Exploring the Human Condition

My Favorite Course in Literature and Creative Writing

Name: Rida Zafar
Country: 
Pakistan
Year:
Class of 2019
Major: Psychology, as well as literature and creative writing
Course: Our Monsters, Ourselves

This class explores the human condition and how we define, explore, and understand human experiences and the very notion of humanness itself. This course forces you to ask questions about how and why we characterize certain individuals as “us” — members of the same group, and other individuals as “them.”

Why This Course

I absolutely love classics like Jane Eyre, Frankenstein, and Dracula, but I’ve also been curious about what gives classics their status as classics. This course offered the potential to indulge my curiosity.

While studying abroad in London, I had taken a class on gothic literature. The class discussed the difference between horror and terror, the human desire to be frightened, and the human impulse to fear what we do not know. It fascinated me.

Our Monsters, Ourselves seemed like it could further that fascination of mine by going to the root of "monsters," investigating texts that are deeply embedded in the Western literary canon, and looking at temporal and cultural responses to the same texts.

I loved being able to present on contemporary, local monsters from our own cultures/home backgrounds because I learned about so many iterations of similar themes as well as some completely unique monsters.

Rida Zafar, Class of 2019

I have taken three classes with Professor Deborah Williams over my four years at NYU Abu Dhabi and her passion for her work and for literature has made me a better reader and, by obvious extension, a more present observer of my world.

A Typical Day in This Class

You walk into class with a concrete opinion about the novel and characters within the novel you read for the week, but you know you’re going to walk out with a profound acknowledgment of the inevitable multiplicity of everything. Professor Williams would ask questions that only seemed rhetorical (but really aren’t) that made you questioned things you took for granted. Can victims be monsters too? Are monsters always bad? Are monsters just beings we don’t understand?

Four years in, I know have stepped out of my comfort zone too many times to remember and have expanded my own boundaries of comfort, without ever feeling unsupported by NYUAD.

Your classmates will offer viewpoints and perspectives you would never even think to consider, but somehow still made complete sense.

You will see patterns of similarity in the way monsters are constructed across time and space that will show you how literatures are always conversant with each other, even if you weren’t aware of the conversation.

You will find yourself stumbling, wanting desperately to create meaning, and eventually embracing the complicated, intricately and painfully entangled nature of the human experience.
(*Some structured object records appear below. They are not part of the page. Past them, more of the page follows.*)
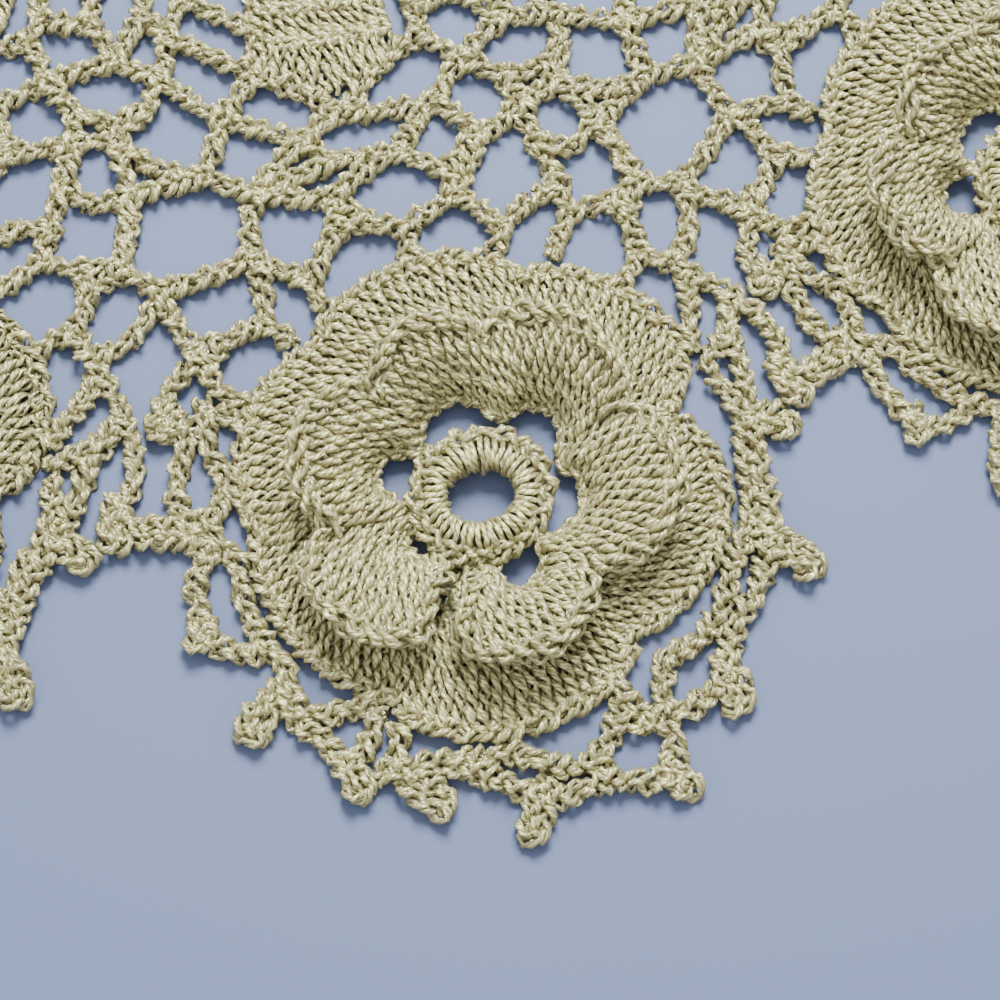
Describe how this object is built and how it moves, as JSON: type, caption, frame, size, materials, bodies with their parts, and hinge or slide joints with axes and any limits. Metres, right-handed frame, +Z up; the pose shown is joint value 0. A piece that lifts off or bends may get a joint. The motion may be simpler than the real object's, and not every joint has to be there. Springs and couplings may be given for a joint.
{
  "type": "lace doily",
  "caption": "Round crocheted lace doily: an open net with raised padded roses round its scalloped picot rim, to lie under a vase, lamp or dish.",
  "frame": {"origin": "middle of the doily, on its underside", "axes": "+Z up through the doily, -Y towards the first rose of the ring"},
  "size_m": [0.2334, 0.233, 0.005],
  "materials": {
    "net_thread": "soft sheen of mercerised cotton thread",
    "rose_thread": "soft sheen of mercerised cotton thread"
  },
  "bodies": {
    "root": {"net": "net_thread", "rose_centre": "rose_thread", "rose_01": "rose_thread", "rose_02": "rose_thread", "rose_03": "rose_thread", "rose_04": "rose_thread", "rose_05": "rose_thread", "rose_06": "rose_thread", "rose_07": "rose_thread", "rose_08": "rose_thread", "rose_09": "rose_thread", "rose_10": "rose_thread", "rose_11": "rose_thread", "rose_12": "rose_thread"}
  },
  "joints": []
}
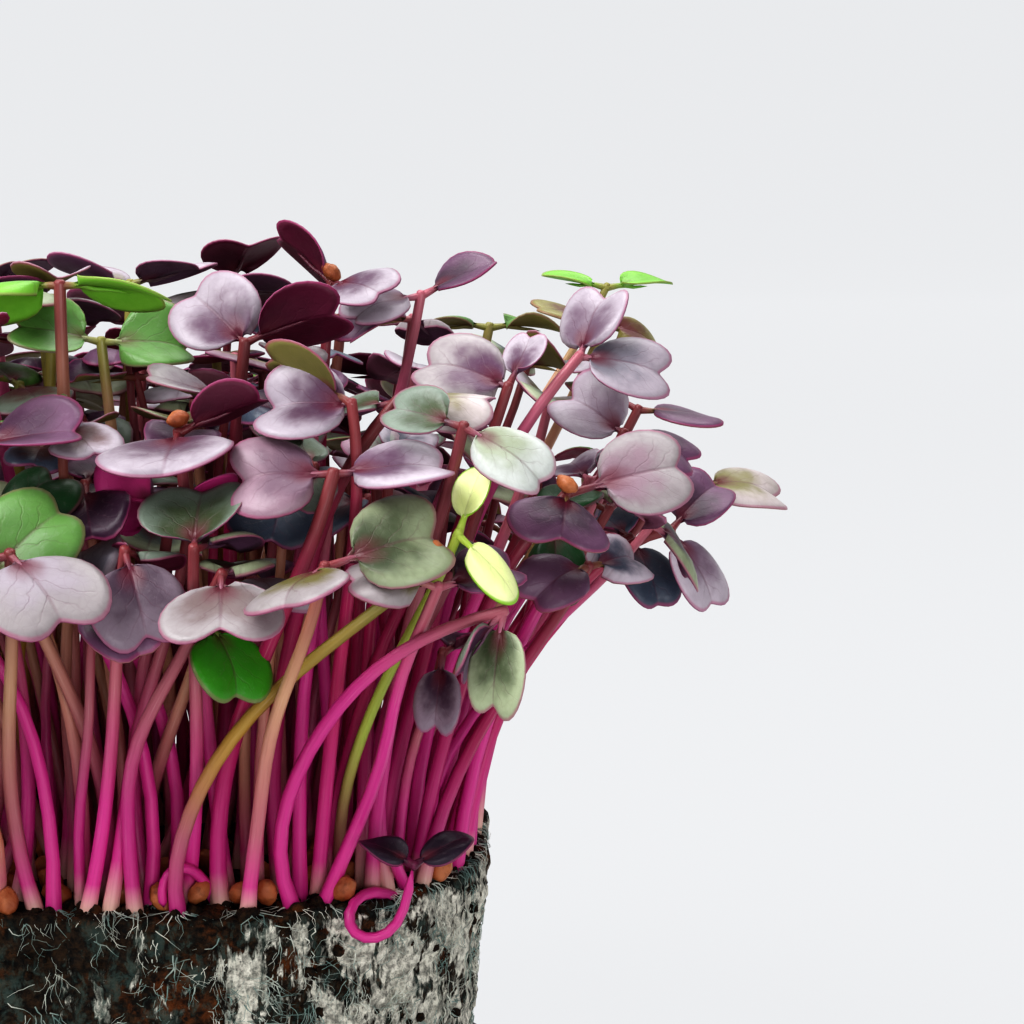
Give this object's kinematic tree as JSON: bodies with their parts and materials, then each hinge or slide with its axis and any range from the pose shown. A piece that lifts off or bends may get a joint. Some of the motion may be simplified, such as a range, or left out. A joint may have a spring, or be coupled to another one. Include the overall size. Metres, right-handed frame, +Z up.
{
  "type": "radish microgreens tray",
  "caption": "Radish microgreens with plum and green seed leaves on pink stems, standing in a rooted block of soil in a plain shallow tray.",
  "frame": {"origin": "centre of the tray's underside, on the surface it stands on", "axes": "+Z up, the front of the block faces -Y, its long side runs along X"},
  "size_m": [0.1574, 0.1355, 0.1268],
  "materials": {
    "plum": "satin",
    "green": "satin",
    "lime": "satin",
    "soil": "matte",
    "tray_plastic": "satin"
  },
  "bodies": {
    "root": {"green_sprout_06": "green", "green_sprout_07": "green", "green_sprout_08": "green", "green_sprout_09": "green", "green_sprout_10": "green", "green_sprout_12": "green", "green_sprout_13": "green", "green_sprout_14": "green", "green_sprout_15": "green", "green_sprout_16": "green", "lime_sprout_11": "lime", "plum_tuft_01": "plum", "plum_tuft_02": "plum", "plum_tuft_03": "plum", "plum_tuft_04": "plum", "plum_tuft_05": "plum", "plum_tuft_17": "plum", "plum_tuft_18": "plum", "plum_tuft_19": "plum", "plum_tuft_20": "plum", "plum_tuft_21": "plum", "plum_tuft_22": "plum", "plum_tuft_23": "plum", "plum_tuft_24": "plum", "plum_tuft_25": "plum", "plum_tuft_26": "plum", "plum_tuft_27": "plum", "plum_tuft_28": "plum", "plum_tuft_29": "plum", "plum_tuft_30": "plum", "plum_tuft_31": "plum", "soil_block": "soil", "tray": "tray_plastic"}
  },
  "joints": []
}
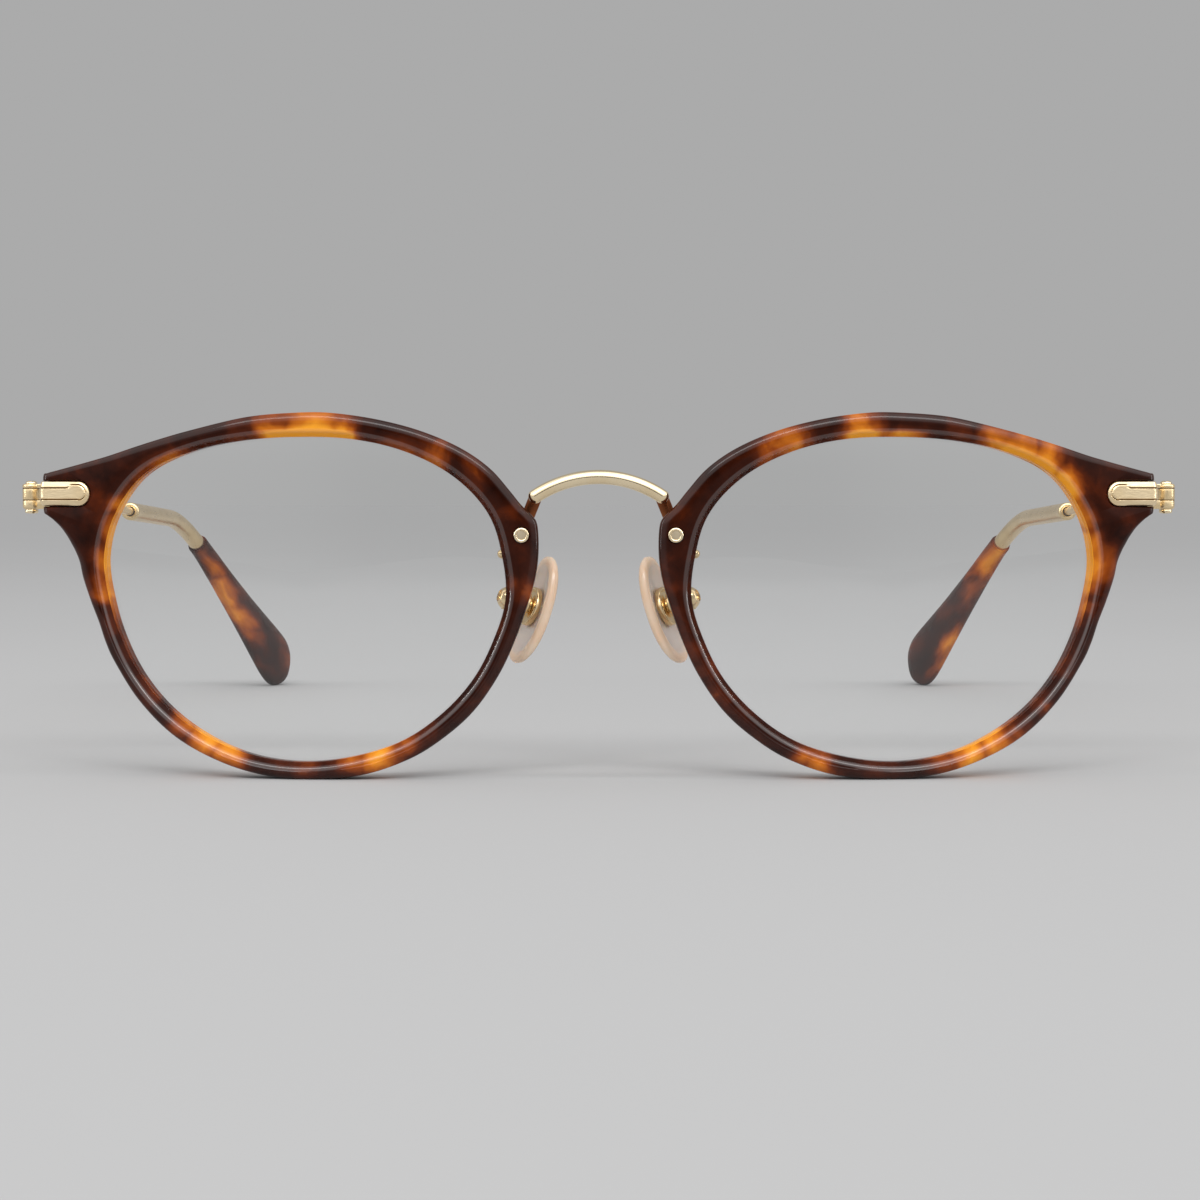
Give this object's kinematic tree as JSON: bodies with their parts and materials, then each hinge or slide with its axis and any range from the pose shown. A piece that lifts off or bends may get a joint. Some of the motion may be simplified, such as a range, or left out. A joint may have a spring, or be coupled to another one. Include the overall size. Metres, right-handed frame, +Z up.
{
  "type": "eyeglasses",
  "caption": "Combination eyeglasses: two tortoiseshell acetate rims, an arched pale gold bridge, rocking nose pads and folding wire temples with tortoiseshell tips.",
  "frame": {"origin": "bottom centre of the bounding box, on the table that the glasses stand on", "axes": "+X to the wearer's left, along the longest extent; +Y from the front back to the temple tips; +Z up"},
  "size_m": [0.1452, 0.1373, 0.0448],
  "materials": {
    "tortoise": "gloss",
    "gold": "polished",
    "satin_gold": "satin",
    "lens": "clear",
    "pad": "satin"
  },
  "bodies": {
    "front": {"left_rim": "tortoise", "right_rim": "tortoise", "left_lens": "lens", "right_lens": "lens", "bridge": "gold", "bridge_rivets": "gold", "left_pad_arm": "gold", "right_pad_arm": "gold", "arm_pegs": "gold", "pad_screws": "gold", "left_endpiece": "gold", "right_endpiece": "gold", "endpiece_screws": "gold", "hinge_screws": "gold", "hinge_nuts": "gold"},
    "left_temple": {"left_temple_wire": "satin_gold", "left_sleeve": "satin_gold", "left_tip": "tortoise"},
    "right_temple": {"right_temple_wire": "satin_gold", "right_sleeve": "satin_gold", "right_tip": "tortoise"},
    "left_pad": {"left_pad_cup": "gold", "left_nose_pad": "pad"},
    "right_pad": {"right_pad_cup": "gold", "right_nose_pad": "pad"}
  },
  "joints": [
    {"name": "left_temple_fold", "type": "hinge", "parent": "front", "child": "left_temple", "pos_m": [0.07148, -0.05823, 0.03456], "axis": [0, 0, 1], "range_deg": [0, 85]},
    {"name": "right_temple_fold", "type": "hinge", "parent": "front", "child": "right_temple", "pos_m": [-0.07148, -0.05823, 0.03456], "axis": [0, 0, -1], "range_deg": [0, 75]},
    {"name": "left_pad_rock", "type": "hinge", "parent": "front", "child": "left_pad", "pos_m": [0.00825, -0.06063, 0.02074], "axis": [-0.8677, 0.3683, -0.3338], "range_deg": [-8, 8]},
    {"name": "right_pad_rock", "type": "hinge", "parent": "front", "child": "right_pad", "pos_m": [-0.00825, -0.06063, 0.02074], "axis": [0.8677, 0.3683, -0.3338], "range_deg": [-8, 8]}
  ]
}
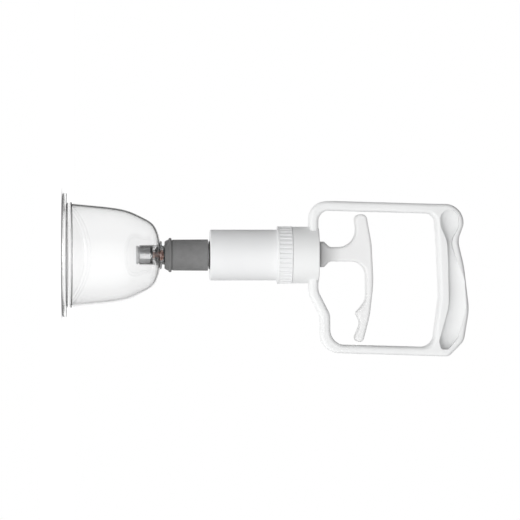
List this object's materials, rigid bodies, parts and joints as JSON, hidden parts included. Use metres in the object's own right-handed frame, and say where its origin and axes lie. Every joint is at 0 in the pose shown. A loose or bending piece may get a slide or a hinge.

Tips On Navigating What Major or Course to Take

  1. Take  courses that excite you when you read their course descriptions instead of going for classes that seem like “easy As.”
  2. Take classes with professors who are loved by students, but also try out professors and classes that you can’t find reviews on.
  3. Figure out some classes you definitely want to take but leave room for classes that will surprise you.
  4. Complete your requirements early on so you can focus on more personally meaningful classes as soon as you can.

Why NYU Abu Dhabi

The resources, the autonomy, and wholeness of a liberal arts education, and the de-centerism from a Western approach to education, particularly in the arts and humanities.

While making my decision, I was also acutely aware of how close Abu Dhabi was to my home in Pakistan. I wanted to step out of my comfort zone, but not too much.